-------- DATA FOR THIS EXERCISE

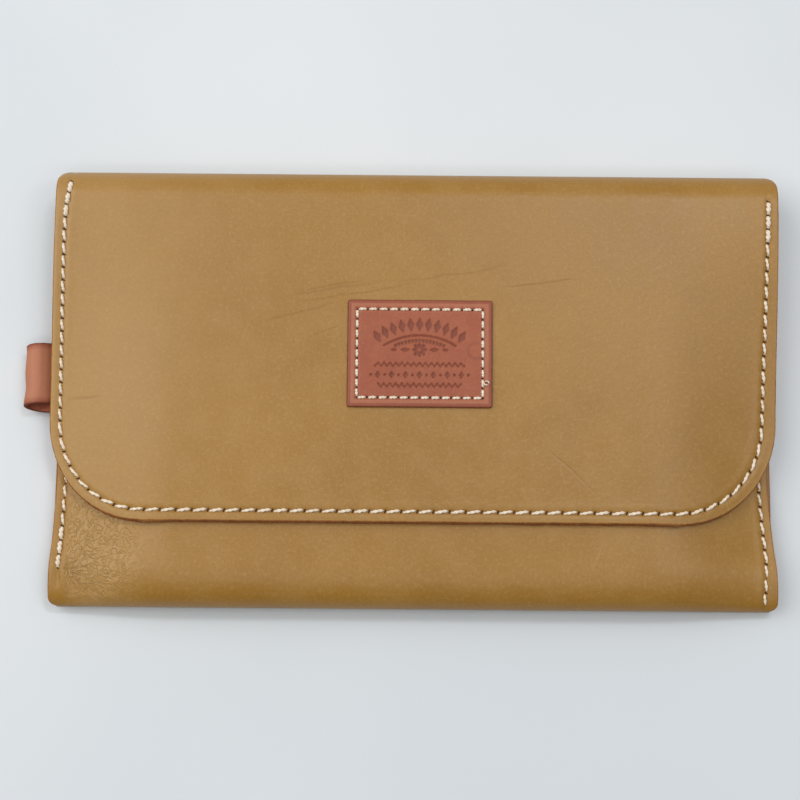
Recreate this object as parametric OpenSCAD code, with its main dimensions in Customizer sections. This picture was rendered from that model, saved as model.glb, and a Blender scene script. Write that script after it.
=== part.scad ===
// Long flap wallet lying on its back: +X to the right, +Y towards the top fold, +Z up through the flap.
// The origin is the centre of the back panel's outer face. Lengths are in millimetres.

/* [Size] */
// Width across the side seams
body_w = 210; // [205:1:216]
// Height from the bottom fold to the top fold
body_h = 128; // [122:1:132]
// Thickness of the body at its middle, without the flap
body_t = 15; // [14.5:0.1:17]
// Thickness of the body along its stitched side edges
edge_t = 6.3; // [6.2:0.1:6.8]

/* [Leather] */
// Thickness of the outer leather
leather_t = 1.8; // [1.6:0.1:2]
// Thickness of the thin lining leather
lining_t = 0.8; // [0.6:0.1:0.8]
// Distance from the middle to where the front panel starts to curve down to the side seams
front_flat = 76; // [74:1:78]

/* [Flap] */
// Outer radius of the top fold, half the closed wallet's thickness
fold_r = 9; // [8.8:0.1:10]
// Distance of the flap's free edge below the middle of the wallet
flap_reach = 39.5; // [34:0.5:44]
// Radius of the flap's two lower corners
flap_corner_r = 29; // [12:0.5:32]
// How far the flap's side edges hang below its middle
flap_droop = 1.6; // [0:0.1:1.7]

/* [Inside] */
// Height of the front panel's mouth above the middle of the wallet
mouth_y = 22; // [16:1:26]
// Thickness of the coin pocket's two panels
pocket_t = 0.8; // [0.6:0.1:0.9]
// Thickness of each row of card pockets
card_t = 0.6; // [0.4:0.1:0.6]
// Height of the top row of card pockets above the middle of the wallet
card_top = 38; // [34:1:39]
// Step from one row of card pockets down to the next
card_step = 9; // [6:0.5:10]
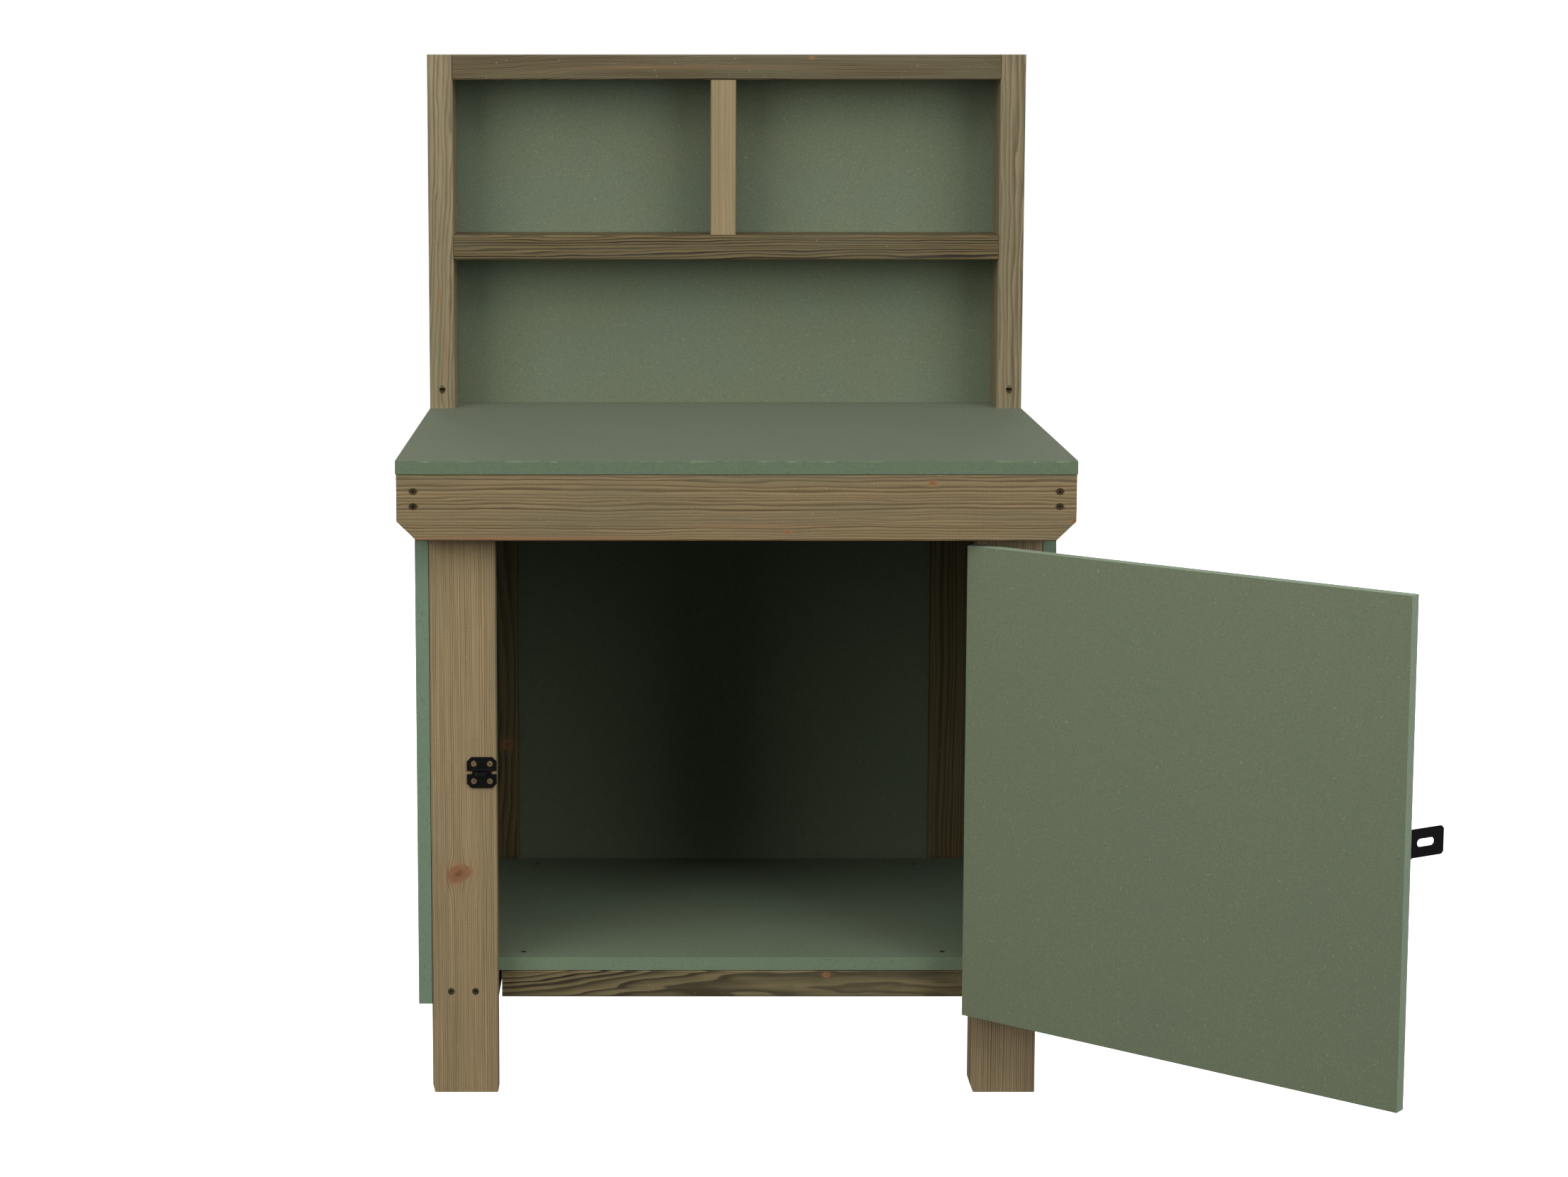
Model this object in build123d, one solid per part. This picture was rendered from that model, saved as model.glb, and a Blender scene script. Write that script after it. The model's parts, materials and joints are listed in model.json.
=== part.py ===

----------------

TASK GOAL:
Quote each line above in full, word for word.

SOLUTION TO THE EXERCISE:
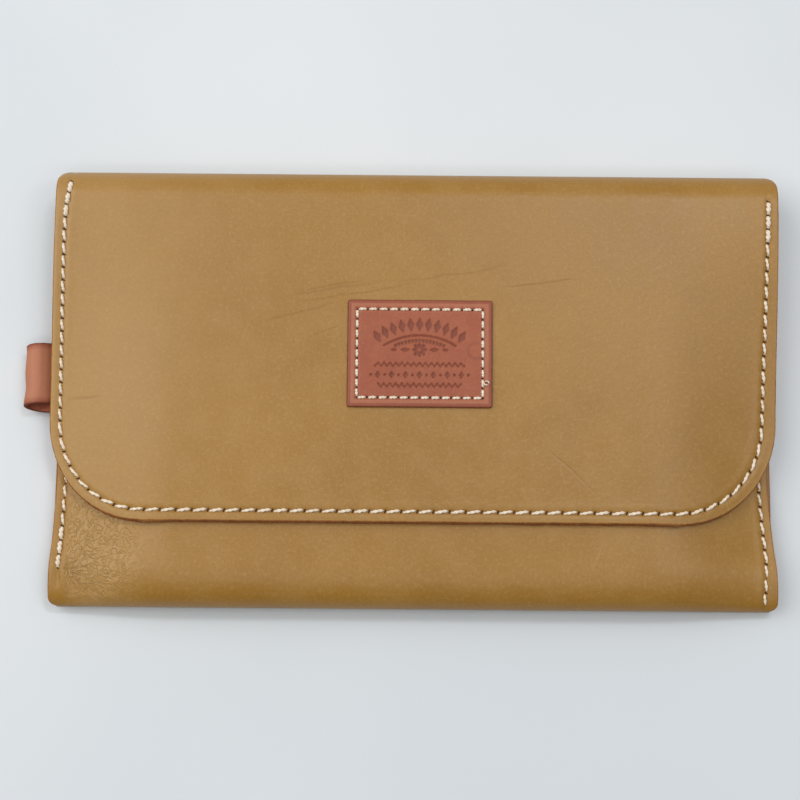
Recreate this object as parametric OpenSCAD code, with its main dimensions in Customizer sections. This picture was rendered from that model, saved as model.glb, and a Blender scene script. Write that script after it.
=== part.scad ===
// Long flap wallet lying on its back: +X to the right, +Y towards the top fold, +Z up through the flap.
// The origin is the centre of the back panel's outer face. Lengths are in millimetres.

/* [Size] */
// Width across the side seams
body_w = 210; // [205:1:216]
// Height from the bottom fold to the top fold
body_h = 128; // [122:1:132]
// Thickness of the body at its middle, without the flap
body_t = 15; // [14.5:0.1:17]
// Thickness of the body along its stitched side edges
edge_t = 6.3; // [6.2:0.1:6.8]

/* [Leather] */
// Thickness of the outer leather
leather_t = 1.8; // [1.6:0.1:2]
// Thickness of the thin lining leather
lining_t = 0.8; // [0.6:0.1:0.8]
// Distance from the middle to where the front panel starts to curve down to the side seams
front_flat = 76; // [74:1:78]

/* [Flap] */
// Outer radius of the top fold, half the closed wallet's thickness
fold_r = 9; // [8.8:0.1:10]
// Distance of the flap's free edge below the middle of the wallet
flap_reach = 39.5; // [34:0.5:44]
// Radius of the flap's two lower corners
flap_corner_r = 29; // [12:0.5:32]
// How far the flap's side edges hang below its middle
flap_droop = 1.6; // [0:0.1:1.7]

/* [Inside] */
// Height of the front panel's mouth above the middle of the wallet
mouth_y = 22; // [16:1:26]
// Thickness of the coin pocket's two panels
pocket_t = 0.8; // [0.6:0.1:0.9]
// Thickness of each row of card pockets
card_t = 0.6; // [0.4:0.1:0.6]
// Height of the top row of card pockets above the middle of the wallet
card_top = 38; // [34:1:39]
// Step from one row of card pockets down to the next
card_step = 9; // [6:0.5:10]
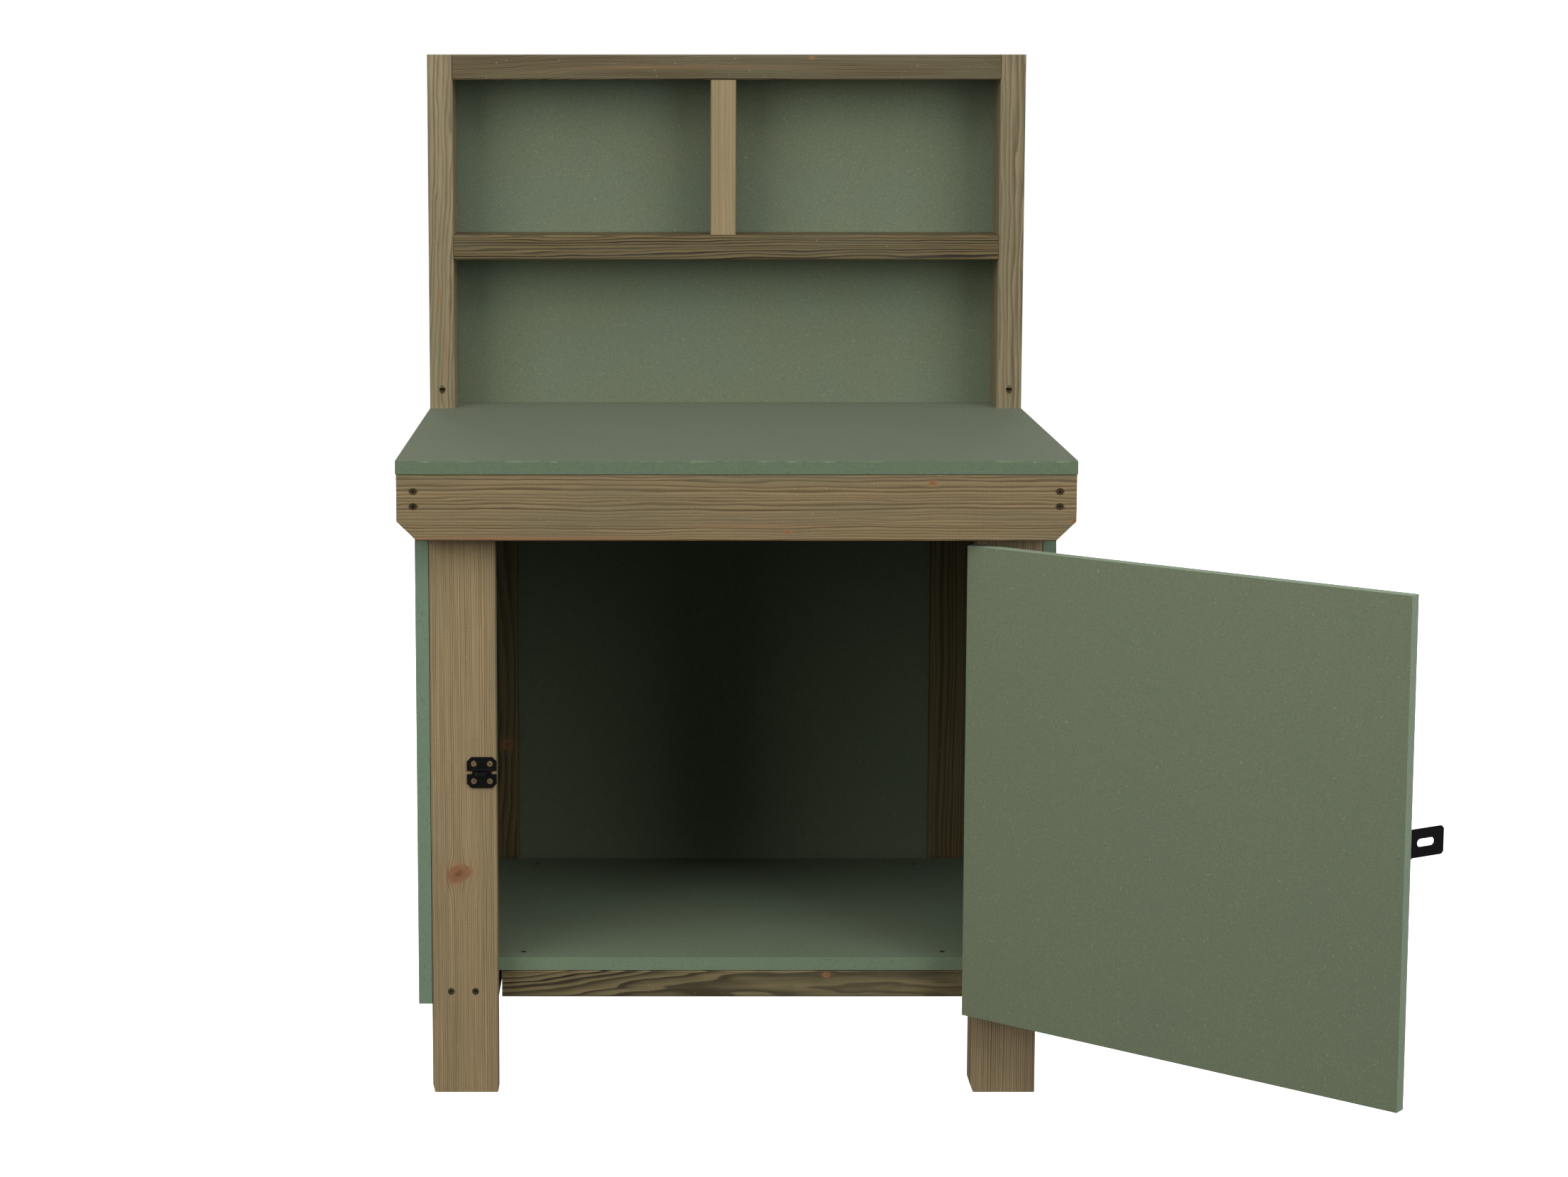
Model this object in build123d, one solid per part. This picture was rendered from that model, saved as model.glb, and a Blender scene script. Write that script after it. The model's parts, materials and joints are listed in model.json.
=== part.py ===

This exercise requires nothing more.